The subjective knowledge of the personal-injury plaintiff is not determinative; rather, the issue is whether, under an objective standard, the risk in question is obvious to the average user of that product. See Caterpillar, Inc., 911 S.W.2d at 381-83; see also Sauder Custom Fabrication, Inc., 967 S.W.2d at 349-51. The Texas Supreme Court has held that the risks associated with the lack of a ROPS on a front-end loader were objectively open and obvious so that there was no duty to warn. See Caterpillar, Inc., 911 S.W.2d at 381-83. The Texas Supreme Court also has stated that, “In general, a product seller is not subject to liability for failing to warn or instruct regarding risks and risk avoidance measures that should be obvious to, or generally known by, foreseeable product users.” Sauder Custom Fabrication, Inc., 967 S.W.2d at 351 (quoting Restatement (Third) of Torts: Prod. Liab. § 2, cmt. j (1997)).

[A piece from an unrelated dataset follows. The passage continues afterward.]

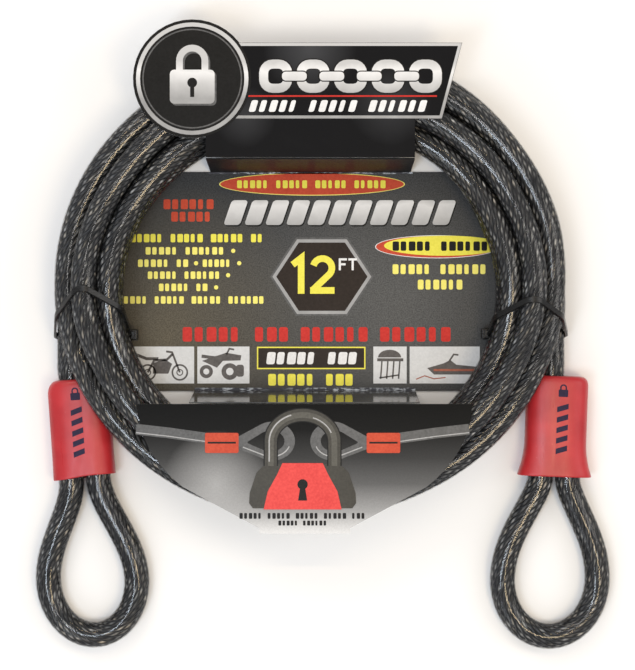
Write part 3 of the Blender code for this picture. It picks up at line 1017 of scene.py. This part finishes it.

Accordingly, this court correctly holds that there was no evidence to support a duty by Bren-Tex to warn the Hensens about either: (1) the dangers concerning the lack of a ROPS; or (2) the importance and availability of a ROPS. See Sauder Custom Fabrication, Inc., 967 S.W.2d at 349-51; Caterpillar, Inc., 911 S.W.2d at 381-83; Winn ex rel. Winn, 62 S.W.3d at 616-18; Livengood, 710 N.E.2d at 771-73; Restatement (Second) of Torts §§ 388, 401.